• PROVIDED DATA:
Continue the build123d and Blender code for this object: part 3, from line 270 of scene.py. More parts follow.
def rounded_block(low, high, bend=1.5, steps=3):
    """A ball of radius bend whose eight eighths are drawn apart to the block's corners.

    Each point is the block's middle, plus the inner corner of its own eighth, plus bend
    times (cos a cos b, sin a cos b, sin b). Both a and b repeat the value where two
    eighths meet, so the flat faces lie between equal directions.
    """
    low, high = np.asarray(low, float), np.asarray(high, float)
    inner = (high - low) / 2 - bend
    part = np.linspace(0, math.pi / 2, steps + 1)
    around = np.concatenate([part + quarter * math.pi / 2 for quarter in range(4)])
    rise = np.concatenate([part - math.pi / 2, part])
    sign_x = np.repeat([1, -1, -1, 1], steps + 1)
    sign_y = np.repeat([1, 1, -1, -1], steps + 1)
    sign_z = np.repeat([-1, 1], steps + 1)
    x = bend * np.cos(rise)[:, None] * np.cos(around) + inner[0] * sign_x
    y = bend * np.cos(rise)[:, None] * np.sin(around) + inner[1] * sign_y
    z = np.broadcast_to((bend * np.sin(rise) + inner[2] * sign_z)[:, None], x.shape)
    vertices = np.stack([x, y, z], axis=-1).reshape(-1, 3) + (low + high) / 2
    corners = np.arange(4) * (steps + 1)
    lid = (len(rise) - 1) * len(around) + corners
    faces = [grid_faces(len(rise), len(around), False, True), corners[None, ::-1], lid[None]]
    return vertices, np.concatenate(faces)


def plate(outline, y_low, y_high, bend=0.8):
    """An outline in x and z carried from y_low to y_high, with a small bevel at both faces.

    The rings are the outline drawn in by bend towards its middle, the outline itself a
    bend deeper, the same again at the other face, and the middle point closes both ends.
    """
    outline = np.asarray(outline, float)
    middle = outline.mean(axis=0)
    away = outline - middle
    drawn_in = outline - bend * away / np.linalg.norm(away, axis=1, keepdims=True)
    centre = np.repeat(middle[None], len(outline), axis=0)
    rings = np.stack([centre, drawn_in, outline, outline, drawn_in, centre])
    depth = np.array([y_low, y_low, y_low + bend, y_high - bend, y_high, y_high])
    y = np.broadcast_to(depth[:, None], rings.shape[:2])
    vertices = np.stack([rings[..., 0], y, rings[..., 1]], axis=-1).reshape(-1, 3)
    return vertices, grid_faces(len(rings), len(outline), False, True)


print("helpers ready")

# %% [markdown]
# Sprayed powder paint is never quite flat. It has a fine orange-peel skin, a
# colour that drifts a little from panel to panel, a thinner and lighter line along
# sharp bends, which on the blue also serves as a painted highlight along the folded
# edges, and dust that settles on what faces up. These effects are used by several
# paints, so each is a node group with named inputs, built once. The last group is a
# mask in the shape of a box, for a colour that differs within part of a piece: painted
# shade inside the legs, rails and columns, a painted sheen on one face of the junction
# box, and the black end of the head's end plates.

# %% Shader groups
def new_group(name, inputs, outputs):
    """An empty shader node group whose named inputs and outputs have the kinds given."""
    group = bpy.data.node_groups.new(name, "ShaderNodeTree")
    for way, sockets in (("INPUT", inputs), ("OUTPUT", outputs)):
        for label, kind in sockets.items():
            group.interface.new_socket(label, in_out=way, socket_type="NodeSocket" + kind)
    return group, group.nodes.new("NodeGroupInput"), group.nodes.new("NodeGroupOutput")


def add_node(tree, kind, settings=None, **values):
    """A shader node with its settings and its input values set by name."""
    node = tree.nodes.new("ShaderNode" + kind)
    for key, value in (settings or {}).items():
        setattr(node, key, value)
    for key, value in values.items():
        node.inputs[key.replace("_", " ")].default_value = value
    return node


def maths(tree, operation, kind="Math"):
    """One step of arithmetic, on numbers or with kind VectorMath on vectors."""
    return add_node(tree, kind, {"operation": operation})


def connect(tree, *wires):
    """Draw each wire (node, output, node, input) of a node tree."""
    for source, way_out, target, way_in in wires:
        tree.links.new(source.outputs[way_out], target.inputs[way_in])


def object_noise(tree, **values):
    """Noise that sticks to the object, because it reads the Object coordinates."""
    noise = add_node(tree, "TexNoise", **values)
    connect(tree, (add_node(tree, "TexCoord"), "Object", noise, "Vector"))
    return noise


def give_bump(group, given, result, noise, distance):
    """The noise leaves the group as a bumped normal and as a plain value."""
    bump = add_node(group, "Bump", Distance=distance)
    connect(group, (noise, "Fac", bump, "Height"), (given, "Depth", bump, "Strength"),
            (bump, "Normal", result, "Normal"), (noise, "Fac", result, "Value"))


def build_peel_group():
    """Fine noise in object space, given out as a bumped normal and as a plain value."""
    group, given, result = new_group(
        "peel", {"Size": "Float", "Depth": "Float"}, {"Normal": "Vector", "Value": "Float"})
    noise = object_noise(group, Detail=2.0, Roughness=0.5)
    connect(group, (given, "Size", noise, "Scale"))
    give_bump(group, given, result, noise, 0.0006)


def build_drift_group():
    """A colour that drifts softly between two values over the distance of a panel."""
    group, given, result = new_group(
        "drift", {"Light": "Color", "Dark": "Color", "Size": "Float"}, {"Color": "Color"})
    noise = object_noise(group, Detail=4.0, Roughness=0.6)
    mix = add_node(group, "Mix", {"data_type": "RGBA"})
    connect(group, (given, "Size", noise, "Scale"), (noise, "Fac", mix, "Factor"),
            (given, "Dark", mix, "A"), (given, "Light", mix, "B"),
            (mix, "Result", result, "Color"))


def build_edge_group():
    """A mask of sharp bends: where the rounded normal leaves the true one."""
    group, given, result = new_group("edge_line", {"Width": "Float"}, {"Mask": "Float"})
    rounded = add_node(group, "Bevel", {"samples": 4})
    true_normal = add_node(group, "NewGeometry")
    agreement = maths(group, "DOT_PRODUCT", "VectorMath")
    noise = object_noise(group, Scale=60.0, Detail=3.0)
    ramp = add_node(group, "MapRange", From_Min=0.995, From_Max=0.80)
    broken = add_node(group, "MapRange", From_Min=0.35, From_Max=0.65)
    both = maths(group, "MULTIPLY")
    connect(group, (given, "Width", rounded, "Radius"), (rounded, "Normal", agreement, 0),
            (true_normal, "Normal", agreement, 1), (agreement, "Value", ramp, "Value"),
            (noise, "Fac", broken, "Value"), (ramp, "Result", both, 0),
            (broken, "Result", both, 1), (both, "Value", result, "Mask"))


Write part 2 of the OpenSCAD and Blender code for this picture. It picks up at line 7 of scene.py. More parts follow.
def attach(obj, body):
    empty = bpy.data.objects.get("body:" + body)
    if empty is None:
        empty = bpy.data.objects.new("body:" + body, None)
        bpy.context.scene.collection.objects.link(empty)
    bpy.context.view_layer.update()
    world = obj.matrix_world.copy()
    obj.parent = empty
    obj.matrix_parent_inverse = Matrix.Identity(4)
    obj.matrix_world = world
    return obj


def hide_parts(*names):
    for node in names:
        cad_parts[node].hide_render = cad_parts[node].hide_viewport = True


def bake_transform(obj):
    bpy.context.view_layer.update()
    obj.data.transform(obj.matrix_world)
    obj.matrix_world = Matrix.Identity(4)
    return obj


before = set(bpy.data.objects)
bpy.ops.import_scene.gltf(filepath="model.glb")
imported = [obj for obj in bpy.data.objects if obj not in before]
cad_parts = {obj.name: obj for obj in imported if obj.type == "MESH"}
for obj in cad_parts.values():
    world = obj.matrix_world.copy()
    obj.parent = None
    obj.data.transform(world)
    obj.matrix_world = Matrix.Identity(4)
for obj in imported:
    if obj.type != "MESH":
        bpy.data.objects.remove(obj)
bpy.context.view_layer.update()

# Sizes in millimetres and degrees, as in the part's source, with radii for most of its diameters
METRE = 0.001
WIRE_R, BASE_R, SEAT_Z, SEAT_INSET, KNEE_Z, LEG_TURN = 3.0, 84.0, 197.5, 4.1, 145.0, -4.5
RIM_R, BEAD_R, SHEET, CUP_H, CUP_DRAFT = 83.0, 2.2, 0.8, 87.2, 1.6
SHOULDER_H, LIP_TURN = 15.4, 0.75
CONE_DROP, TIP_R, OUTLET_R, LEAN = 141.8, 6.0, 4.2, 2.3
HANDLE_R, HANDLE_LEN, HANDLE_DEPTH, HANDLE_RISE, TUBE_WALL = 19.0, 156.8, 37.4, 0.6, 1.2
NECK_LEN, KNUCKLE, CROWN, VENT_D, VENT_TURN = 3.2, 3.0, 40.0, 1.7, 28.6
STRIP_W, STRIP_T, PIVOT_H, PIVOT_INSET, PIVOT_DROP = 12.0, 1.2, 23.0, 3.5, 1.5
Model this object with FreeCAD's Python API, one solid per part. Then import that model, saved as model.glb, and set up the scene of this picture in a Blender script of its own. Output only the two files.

• EXERCISE REQUIREMENTS:
In the listing above, find the line with "obj.data.transform(obj.matrix_world)" and set down that line and all after it exactly, through the final line.

• RESPONSE FOR THIS EXERCISE:
    obj.data.transform(obj.matrix_world)
    obj.matrix_world = Matrix.Identity(4)
    return obj


before = set(bpy.data.objects)
bpy.ops.import_scene.gltf(filepath="model.glb")
imported = [obj for obj in bpy.data.objects if obj not in before]
cad_parts = {obj.name: obj for obj in imported if obj.type == "MESH"}
for obj in cad_parts.values():
    world = obj.matrix_world.copy()
    obj.parent = None
    obj.data.transform(world)
    obj.matrix_world = Matrix.Identity(4)
for obj in imported:
    if obj.type != "MESH":
        bpy.data.objects.remove(obj)
bpy.context.view_layer.update()

# Sizes in millimetres and degrees, as in the part's source, with radii for most of its diameters
METRE = 0.001
WIRE_R, BASE_R, SEAT_Z, SEAT_INSET, KNEE_Z, LEG_TURN = 3.0, 84.0, 197.5, 4.1, 145.0, -4.5
RIM_R, BEAD_R, SHEET, CUP_H, CUP_DRAFT = 83.0, 2.2, 0.8, 87.2, 1.6
SHOULDER_H, LIP_TURN = 15.4, 0.75
CONE_DROP, TIP_R, OUTLET_R, LEAN = 141.8, 6.0, 4.2, 2.3
HANDLE_R, HANDLE_LEN, HANDLE_DEPTH, HANDLE_RISE, TUBE_WALL = 19.0, 156.8, 37.4, 0.6, 1.2
NECK_LEN, KNUCKLE, CROWN, VENT_D, VENT_TURN = 3.2, 3.0, 40.0, 1.7, 28.6
STRIP_W, STRIP_T, PIVOT_H, PIVOT_INSET, PIVOT_DROP = 12.0, 1.2, 23.0, 3.5, 1.5
Model this object with FreeCAD's Python API, one solid per part. Then import that model, saved as model.glb, and set up the scene of this picture in a Blender script of its own. Output only the two files.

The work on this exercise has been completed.